Open GRASS. In the "Welcome" screen you are asked to define the following:Table 7: GRASS GIS project parameters Parameter Description Action GIS Data Directory Tells the program where to find your data - Navigate to your newly created "GRASS DATA" folder
Project Location A project - defined by its coordinate system,
map projection and geographical boundaries- Click the Location Wizard button and define a new location called Thunder Bay
- Choose the "Read projection from a georeferenced data file" option
- Navigate to and select the Merged_DEM file we created earlier in Quantum
Mapset A sub-project. Each location can have many mapsets - Click the Create Mapset button and name it Tutorial
Click Start Grass . Notice that the GUI (Graphic User Interface) is a little bit different than Quantum. GRASS uses multiple windows to display information. Three basic windows will appear on start-up:- Command prompt: all tasks can be performed here, but it is often nice to use a GUI
- Layer manager: contains table of contents (called map layers) and all tools for adding, editing or otherwise manipulating data
- Map display: displays active data layers and provides viewing options (zoom level, adding map elements, etc.)
First, we need to import the Merged_DEM file we created in Quantum. In the Layer Manager window under the File menu, choose Import Raster Data » Common import formats- Click the Browse button and navigate to the Merged_DEM file. Make sure to select "All Files" in the drop-down menu (Figure _)
- Import the file. GRASS will automatically save the file in its own format in the GRASS DATA folder
- To view the new layer, toggle it on in the Layer Manager
- Repeat the process to import the reference data (Import vector data, see Figure _)
Figure 15: Adding a raster file to GRASS Figure 16a: GRASS display of Merged_DEM Figure 16b: Merged_DEM with reference data
Note - You may want to change the colours so that it more closely resembles the DEM as displayed in Quantum.- Right-click the layer in the table of contents and select Set Colour Table. In the Colours tab, select byr from the drop-down menu (blue-yellow-red)
Figure 17a: Recoloured GRASS DEM Figure 17b: Quantum DEM
Slope and Aspect
Both of these maps can be created in the same step using the Slope and aspect (r.slope.aspect) tool under the Raster » Terrain Analysis menu.
Table 8: Slope and Aspect map parameters Parameter Tab Description Required - Select Merged_DEM
Outputs - Define a name for the output slope and aspect maps
Settings - Use defaults (no change)
Optional - Use defaults (no change)
Note - the aspect map will initially appear in greyscale.
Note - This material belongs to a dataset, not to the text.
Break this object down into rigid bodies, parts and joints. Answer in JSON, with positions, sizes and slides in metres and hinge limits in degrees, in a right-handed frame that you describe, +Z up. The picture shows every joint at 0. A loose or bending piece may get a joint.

Change the colour table (as described above) to aspectcolr.Figure 18: GRASS Slope Map Figure 19: GRASS Aspect Map
Hillshade
The GRASS hillshade tool is called "Shaded Relief" (r.shaded.relief) and can be found under the Raster » Terrain Analysis menu.
- Use the same vertical and horizontal angle parameters as we did in Quantum (the defaults) so we can compare the output maps
Table 9: Shaded relief map parameters Parameter Tab Description Required - Select Merged_DEM
Optional - Define a name for the output map
- Altitude of the sun (vertical angle): 40
- Azimuth (horizontal angle): 300
Figure 20: GRASS Shaded Relief Map
Contour Maps
The GRASS contour tool is called "Generate contour lines" (r.contour) and can be found under the Raster » Terrain Analysis menu.
Table 10: Contour map parameters Parameter Tab Description Required - Select Merged_DEM
- Define a name for the output map
Optional - Define the contour interval (increment)
Figure 21a: 10m GRASS contour map Figure 21b: 20m GRASS contour map Figure 21c: 50m GRASS contour map
Discussion & Conclusion
Through this tutorial you have explored the use of FOSS4G tools and free data sources to perform basic terrain analysis. Using both Quantum (version 1.8.0 "Lisboa") and GRASS (version 1.6.4) GIS software you have created:
- Slope and Aspect maps
- Hillshade/Shade Relief maps
- Custom contour maps at varying intervals
Quantum and GRASS are different in many ways.
- GUI (Graphic User Interface)
GRASS uses a windowed GUI while Quantum displays everything in a single window with menus and toolbars - File Structure
GRASS automatically saves files in its own native format, all in a single data folder. Quantum can draw data files from any number of locations. - Geoprocessing and other tools
GRASS comes loaded with more tools than Quantum. Both rely heavily on the use of plugins for additional tools
While there are numerous differences it has been shown, using this tutorial as a guide, a user may perform the same basic terrain analyses in either program.References
1 - GeoBase (2009). About GeoBase Initiative.
2 - Denness, B., Grainger, P. (1976). The preparation of slope maps by the moving interval method. Area, 8(3), 213-218.
3 - Intermap (2012). Slope and aspect maps
4 - Land Trust GIS (2011). Making effective use of shaded relief
5 - Natural Resources Canada (2007). What are contours?
6 - Riley, S., DeGloria, S., Elliot, R. (1999). A terrain ruggedness index that quantifies topographic heterogeneity.Intermountain Journal of Sciences, 5 (1-4), 23-27.